Due to complaints over the procedure, the government agreed to move SMETS1 to the new Data and Communications Company (DCC) network, which is the national smart meter network. SMETS1 will effectively be granted the same functionalities of SMETS2 through this migration and ultimately allow homeowners to switch easily to another supplier. If you have a SMETS1 installed in your home and want to be able to switch to another supplier in the future, ask your supplier about remote upgrading.


If you are looking into getting a smart meter, it’s important to ensure you are having a second generation meter installed.

SMETS2 meters are support by all suppliers, making it easy to switch suppliers whenever you want, without risking your meter going “dumb” and unresponsive. If you switch supplier, you should never need to switch your SMETS2 smart meter.
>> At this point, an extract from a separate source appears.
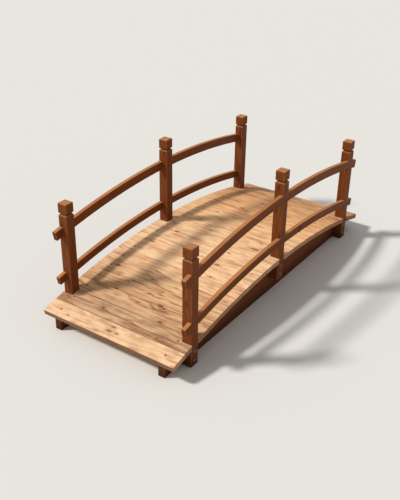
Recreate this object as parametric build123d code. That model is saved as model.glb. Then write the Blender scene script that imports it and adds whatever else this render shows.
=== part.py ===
# Small arched garden footbridge in timber, all sizes in millimetres.
# X runs along the bridge, Y across it (left is +Y), Z is up.
# The origin is on the ground, under the middle of the span.

from build123d import *
import math
import os

# Deck
deck_radius = 2950.0          # curve of the walking surface
crown_height = 172.0          # walking surface above the ground at mid span
board_thickness = 21.0
board_width = 75.6
board_gap = 1.4               # open joint between two boards, on the walking surface
board_count = 20
board_edge_round = 2.0        # rounded long edges on top
board_overhang = 4.0          # board ends stand this far outside the posts

# Side beams, one under each row of posts
beam_thickness = 30.0
beam_end_setback = 12.0       # beam end behind the outer edge of the last board
beam_edge_ease = 1.5

# Posts, three on each side
bridge_width = 620.0          # over the outer faces of the posts
post_width = 42.0             # square section
end_post_x = 624.0            # middle of an end post, from mid span
post_above_deck = 386.0
post_below_deck = 104.0       # foot of the post below the walking surface
post_edge_ease = 1.5
cap_height = 39.0             # plain block above the groove
cap_chamfer = 2.0
groove_height = 12.0
groove_depth = 6.5

# Hand rails, two on each side, let into the outer faces of the posts
upper_rail_height = 38.0
lower_rail_height = 34.0
rail_thickness = 18.0
rail_edge_round = 2.0
rail_end_stub = 35.0          # rail end beyond the end posts
upper_rail_above_deck = 286.0 # top of the rail above the walking surface
lower_rail_above_deck = 92.0

# Fits
seat_gap = 0.2                # boards over beams
notch_gap = 1.0               # board notch round a post
lap_gap = 0.3                 # rail in its housing, post against beam

# Derived places
board_pitch = board_width + board_gap
arc_centre = crown_height - deck_radius
board_underside_radius = deck_radius - board_thickness
beam_top_radius = board_underside_radius - seat_gap
deck_half_arc = board_count * board_pitch / 2 - board_gap / 2
deck_half_length = deck_radius * math.sin(deck_half_arc / deck_radius)
board_length = bridge_width + 2 * board_overhang
notch_cutter_height = 6 * board_thickness
beam_half_length = deck_half_length - beam_end_setback
post_outer = bridge_width / 2
post_inner = post_outer - post_width
beam_outer = post_inner - lap_gap
rail_half_length = end_post_x + post_width / 2 + rail_end_stub

sides = {"left": 1, "right": -1}
stations = {"near": -end_post_x, "middle": 0.0, "far": end_post_x}
rails = {
    "upper": (upper_rail_above_deck, upper_rail_height),
    "lower": (lower_rail_above_deck, lower_rail_height),
}


def arc_height(x, radius=deck_radius):
    """Height of a circle about the common centre, over the point x."""
    return arc_centre + math.sqrt(radius * radius - x * x)


def arc_band(outer_radius, inner_radius, half_length):
    """Flat band in the XZ plane between two arcs, with upright ends."""
    top_end = arc_height(half_length, outer_radius)
    low_end = arc_height(half_length, inner_radius)
    with BuildSketch(Plane.XZ) as band:
        with BuildLine():
            ThreePointArc((-half_length, top_end), (0, arc_height(0, outer_radius)), (half_length, top_end))
            Line((half_length, top_end), (half_length, low_end))
            ThreePointArc((half_length, low_end), (0, arc_height(0, inner_radius)), (-half_length, low_end))
            Line((-half_length, low_end), (-half_length, top_end))
        make_face()
    return band.sketch


def slab_between(face, y_low, y_high):
    """A face in the XZ plane made into a slab from y_low to y_high."""
    return Pos(0, y_high, 0) * extrude(face, amount=y_high - y_low)


def rail_housing(above_deck, height):
    """Outline of an arched rail, grown all round by the clearance of its housing."""
    top_radius = deck_radius + above_deck + lap_gap
    return arc_band(top_radius, top_radius - height - 2 * lap_gap, rail_half_length + lap_gap)


def make_rail(above_deck, height, side):
    """Arched rail with square-cut ends: its section swung round the common centre."""
    middle_radius = deck_radius + above_deck - height / 2
    middle_y = side * (post_outer - rail_thickness / 2)
    half_swing = math.degrees(math.asin(rail_half_length / middle_radius))
    section = Plane.YZ * Pos(middle_y, arc_centre + middle_radius) * RectangleRounded(
        rail_thickness, height, rail_edge_round
    )
    swing_axis = Axis((0, 0, arc_centre), (0, 1, 0))
    return revolve(section.rotate(swing_axis, -half_swing), swing_axis, 2 * half_swing)


def make_beam(side):
    """Side beam: top edge cut to the curve of the deck, bottom edge straight."""
    top_end = arc_height(beam_half_length, beam_top_radius)
    with BuildSketch(Plane.XZ) as outline:
        with BuildLine():
            ThreePointArc(
                (-beam_half_length, top_end), (0, arc_height(0, beam_top_radius)), (beam_half_length, top_end)
            )
            Polyline((beam_half_length, top_end), (beam_half_length, 0), (-beam_half_length, 0))
            Line((-beam_half_length, 0), (-beam_half_length, top_end))
        make_face()
    outer = side * beam_outer
    inner = side * (beam_outer - beam_thickness)
    beam = slab_between(outline.sketch, min(outer, inner), max(outer, inner))
    end_edges = beam.edges().filter_by(Axis.Z)
    return chamfer(end_edges, beam_edge_ease)


def groove_cutter(reach, length):
    """Wedge lying along Y, twice as deep as the groove, whose point lies groove_depth inside X = reach."""
    back = reach + groove_depth
    wedge = Polygon((reach - groove_depth, 0), (back, -groove_height), (back, groove_height), align=None)
    return Pos(0, length / 2, 0) * extrude(Plane.XZ * wedge, amount=length)


def make_post(x, side):
    """Post with a V groove sawn across each face below its head, and a housing for each rail."""
    deck_here = arc_height(x)
    length = post_below_deck + post_above_deck
    foot = deck_here - post_below_deck
    post = Box(post_width, post_width, length, align=(Align.CENTER, Align.CENTER, Align.MIN))
    post = chamfer(post.faces().sort_by(Axis.Z)[-1].edges(), cap_chamfer)
    post = chamfer(post.edges().filter_by(Axis.Z), post_edge_ease)
    groove_middle = length - cap_height - groove_height / 2
    for turn in (0, 90, 180, 270):
        post -= Pos(0, 0, groove_middle) * Rot(0, 0, turn) * groove_cutter(post_width / 2, 2 * post_width)
    post = Pos(x, side * (post_outer - post_width / 2), foot) * post
    outer = side * (post_outer + lap_gap)
    inner = side * (post_outer - rail_thickness - lap_gap)
    for above_deck, height in rails.values():
        post -= slab_between(rail_housing(above_deck, height), min(outer, inner), max(outer, inner))
    return post


def board_blank():
    """Board lying over mid span, rounded along the two long edges on top."""
    low = crown_height - board_thickness
    board = Pos(0, 0, low) * Box(
        board_width, board_length, board_thickness, align=(Align.CENTER, Align.CENTER, Align.MIN)
    )
    top_edges = board.faces().sort_by(Axis.Z)[-1].edges()
    return fillet(top_edges.filter_by(Axis.Y), board_edge_round)


def post_notch(x, side):
    """Upright cutter for the slot round one post, open at the board's end."""
    y_inner = post_inner - notch_gap
    y_outer = post_outer + 2 * board_overhang
    slot = Box(post_width + 2 * notch_gap, y_outer - y_inner, notch_cutter_height)
    return Pos(x, side * (y_inner + y_outer) / 2, arc_height(x)) * slot


def make_board(number):
    """Deck board laid square to the curve and notched round the posts that it meets."""
    along = (number - (board_count + 1) / 2) * board_pitch
    tilt = math.degrees(along / deck_radius)
    board = Pos(0, 0, arc_centre) * Rot(0, tilt, 0) * Pos(0, 0, -arc_centre) * board_blank()
    middle_x = deck_radius * math.sin(along / deck_radius)
    for x in stations.values():
        if abs(x - middle_x) < (board_width + post_width) / 2 + notch_gap:
            for side in sides.values():
                board -= post_notch(x, side)
    return board


def write(name, shape):
    export_step(shape, f"parts/{name}.step")


os.makedirs("parts", exist_ok=True)

for side_name, side in sides.items():
    write(f"side_beam_{side_name}", make_beam(side))
    for rail_name, (above_deck, height) in rails.items():
        write(f"{rail_name}_rail_{side_name}", make_rail(above_deck, height, side))
    for station, x in stations.items():
        write(f"post_{side_name}_{station}", make_post(x, side))

for number in range(1, board_count + 1):
    write(f"deck_board_{number:02d}", make_board(number))
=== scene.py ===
# Finishes, fasteners, studio and camera for a small arched garden footbridge.
# Metres. X runs along the bridge, Y across it (left is +Y), Z is up, the floor is at 0.
import math

import bmesh
import bpy
import numpy as np
from mathutils import Matrix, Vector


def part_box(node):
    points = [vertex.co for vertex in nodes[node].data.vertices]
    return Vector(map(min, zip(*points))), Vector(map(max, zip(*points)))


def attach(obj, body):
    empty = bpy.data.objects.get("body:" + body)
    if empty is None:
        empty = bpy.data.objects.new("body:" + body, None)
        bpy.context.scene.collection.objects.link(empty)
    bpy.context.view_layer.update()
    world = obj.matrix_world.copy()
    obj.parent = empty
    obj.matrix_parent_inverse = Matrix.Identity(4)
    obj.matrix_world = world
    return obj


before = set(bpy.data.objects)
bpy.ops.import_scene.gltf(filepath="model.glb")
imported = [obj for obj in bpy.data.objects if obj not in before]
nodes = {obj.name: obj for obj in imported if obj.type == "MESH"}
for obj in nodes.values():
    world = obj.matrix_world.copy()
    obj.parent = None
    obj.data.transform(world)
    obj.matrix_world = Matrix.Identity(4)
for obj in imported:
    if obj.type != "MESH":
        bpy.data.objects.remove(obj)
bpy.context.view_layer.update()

mm = 0.001
print("stage: frame loaded,", len(nodes), "nodes")


# One output of a shader node. Arithmetic on it adds Math nodes.
class Socket:
    def __init__(self, shader, output):
        self.shader = shader
        self.output = output

    def math(self, operation, *values):
        return self.shader.node("ShaderNodeMath", {"operation": operation}, dict(enumerate((self, *values))))

    def __add__(self, value):
        return self.math("ADD", value)

    def __sub__(self, value):
        return self.math("SUBTRACT", value)

    def __rsub__(self, value):
        return self.shader.node("ShaderNodeMath", {"operation": "SUBTRACT"}, {0: value, 1: self})

    def __mul__(self, value):
        return self.math("MULTIPLY", value)

    def __truediv__(self, value):
        return self.math("DIVIDE", value)

    def __pow__(self, value):
        return self.math("POWER", value)

    def __abs__(self):
        return self.math("ABSOLUTE")

    __radd__ = __add__
    __rmul__ = __mul__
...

If you are in a rural location, however, you may find it tricky to maintain a strong enough connection to allow a SMETS2 meter. For this reason, it is best to check with your supplier as you may have to have a SMETS1 installed.

What is the purpose of having a smart meter?

For homeowners

Smart meters alone will not help customers save money; it will take more than a simple smart in home display to do that. The real benefits of smart meters for customers come from remote, automatic meter readings and no more estimated readings. All information is sent directly to your supplier via a secure wireless connection, which means that all of your bills will now be accurate.

When it comes to saving money with your smart meter, this can only happen if you change behaviours within your home; for example, running your washing machine at off peak times, instead of peak times. By identifying key habits and consumption patterns, you can better understand how you use your energy each month, and then see where you can make changes to save money.

Which? carried out a survey on smart meters users and nearly 60% of users said that their smart meter had helped change their understanding of energy use and costs. Three quarters of those surveyed said that their smart meters had “exceeded their expectations”, proving that smart meters can have a valuable impact on our homes.

It’s important to remember that having a smart meter is entirely your choice. If you do not want to have a smart meter fitted in your home, you do not have to.

For the government

The reason the government are pushing the smart meter rollout to homes across the UK is not only to help you save money, but also to help create a new smart energy system that helps meet evolving energy demands.

The distribution network itself is in great need of updating and expanding so that it can cope as the way we consume energy changes, including the influx of electric cars expected in the future.

The government have put pressure on suppliers to push smart meters so that they reach the target by 2024, and if they fail to meet targets, then they could face a fine from Ofgem.

The future of smart meters

Through smart meters, we can better understand energy usage and patterns across the country so that the Grid can generate enough energy to keep up with the demands.

It is hoped that in the future, the Grid will be able to expand to include more sustainable energy options, such as solar and wind. As this energy generated is short lived, the aim is that homeowners will be able to see when this option of energy is available, and then they will be able to use it at cheaper rates and off peak times.